According to the most recent science, the United States must reduce its total global warming emissions by at least 35 percent below 2005 levels by 2020 and by at least 85 percent by 2050 in order to prevent the most devastating consequences of global warming. Environment Maine highlighted two proposals from the Obama administration—carbon pollution and fuel efficiency standards for cars and light trucks through model year 2025, and the first ever carbon pollution standards for new power plants—as critical steps toward meeting these pollution reduction targets.
At the state level, officials in the northeast states are considering ways to strengthen the Regional Greenhouse Gas Initiative (RGGI), the first-in-the-nation program to limit carbon pollution from the power sector and sell permits to pollute that has led to nearly $1 billion in investments in energy efficiency and clean energy solutions in the region.
“This is an issue of immediate concern and inaction is a costly choice. Fortunately, RGGI provides Maine with a commonsense way to reduce the carbon pollution that is fueling global warming and threatening our health and environment,” said Senator Justin Alfond.
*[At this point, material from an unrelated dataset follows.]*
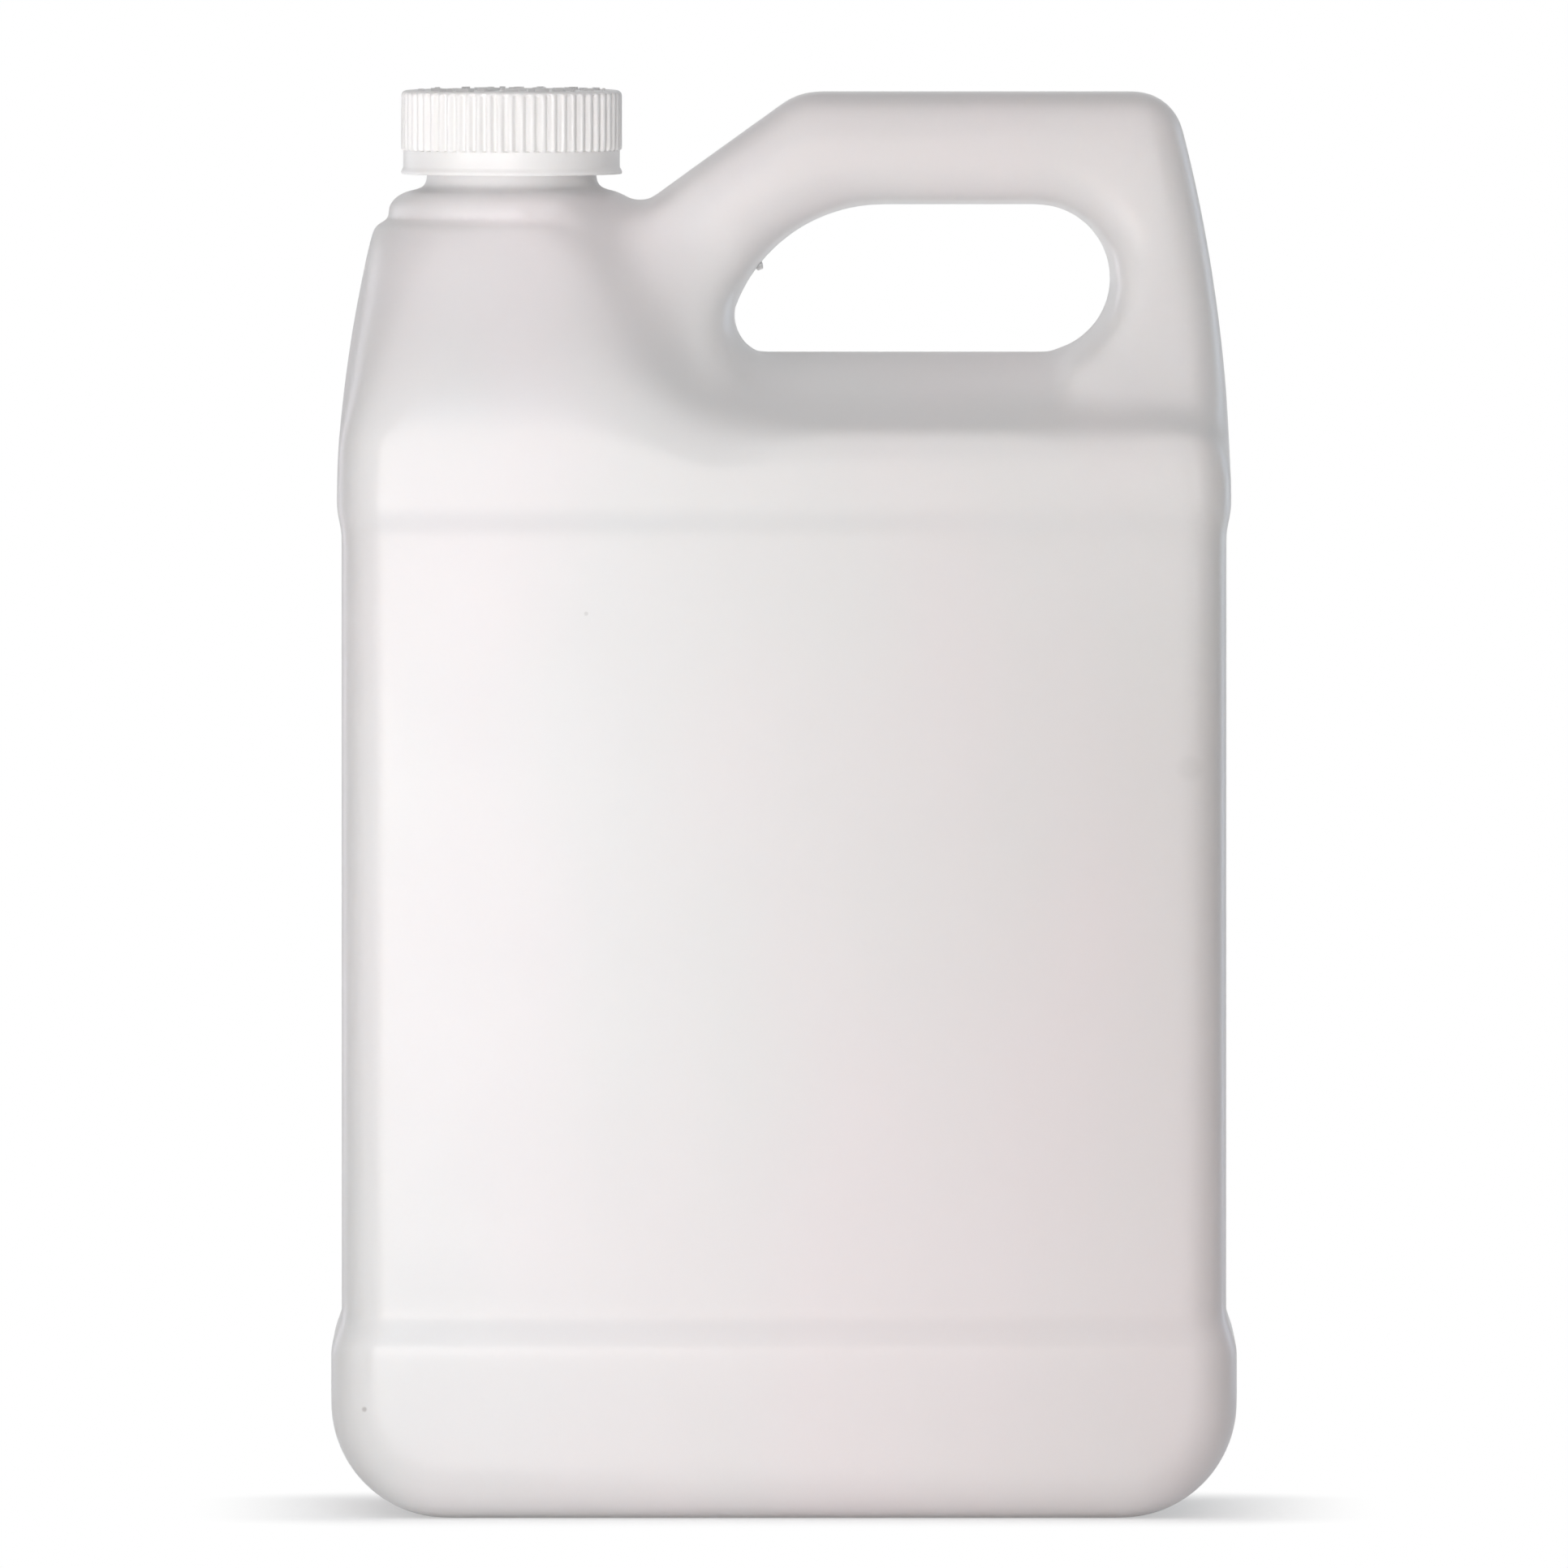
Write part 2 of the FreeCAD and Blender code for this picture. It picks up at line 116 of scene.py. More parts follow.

“How serious this problem gets is largely within our control—but only if we act boldly to reduce the pollution that fuels global warming,” said Seel. “Maine can build on the progress we have made reducing carbon pollution by strengthening the Regional Greenhouse Gas Initiative, which has been a key part of our state’s strategy to reduce pollution and shift to clean energy.”
Environment Maine is a statewide, citizen-based environmental advocacy organization working for clean air, clean water, and open spaces.